The LEDs are bright enough that edges of the holes still light up green and red.  But unlike the lid clasp, the LED lens piece is clearly purpose made for the FZ-10 so the only way to get another one would be to cannibalize another 3DO.  After thinking it over for a while I decided on a solution. There's a rectangular bracket-like structure on the underside of the case, so I cut a piece of packing foam (the soft squishy kind that some monitors and TVs ship in now - I think it's the same kind of stuff that pool noodles are made of) to fit snugly in the bracket, then I covered the top of it with silicone sealant.

Foam piece with silicone sealant pushed up through the holes


Next I gently pushed it up into the slot so the silicone barely started to squish through the top.  The surface tension resulted in the convex curve like the originals had.
Not bad for a first attempt.  If I had used crystal clear silicone it would probably have been a nearly perfect match.

I let the silicone cure, then carefully augured holes in the foam under the opening to let as much light as possible shine through.  The result was pretty decent for a first attempt.  There are two things that would have made it better.  First, I should have used a silicone that would cure crystal clear.  I just used whatever I had on hand which turned out to cure a little white and cloudy.  Second, I should have made sure the top surface of the silicone was perfectly smooth before pushing it up into the holes.  There were streaks in it which are visible up close.  Had I done those two things I think this would have been indistinguishable from the real thing from the outside.

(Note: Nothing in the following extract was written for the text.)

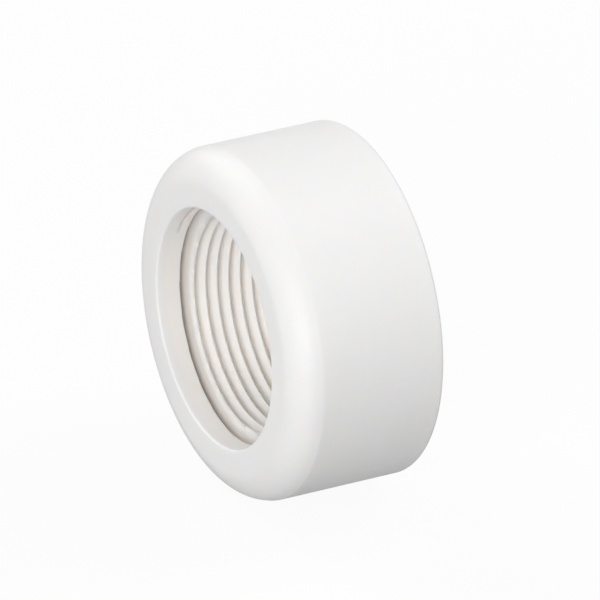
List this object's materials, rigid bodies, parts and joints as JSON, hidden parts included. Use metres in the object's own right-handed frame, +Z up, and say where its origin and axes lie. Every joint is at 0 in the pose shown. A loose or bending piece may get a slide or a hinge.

The result is not a perfect match, but it "works" and it's a lot better than open holes IMO.


After all that, it feels more like I've rescued an abused and abandoned puppy rather than refurbished a piece of Ebay junk.  I'm still blown away by the fact that this console is still working.  These things seem to be built like tanks.

Now all that's left is to get that USB Host Controller.  I've placed my order, but these things are (apparently) hand made and there's only one guy doing it, so it may be a long wait.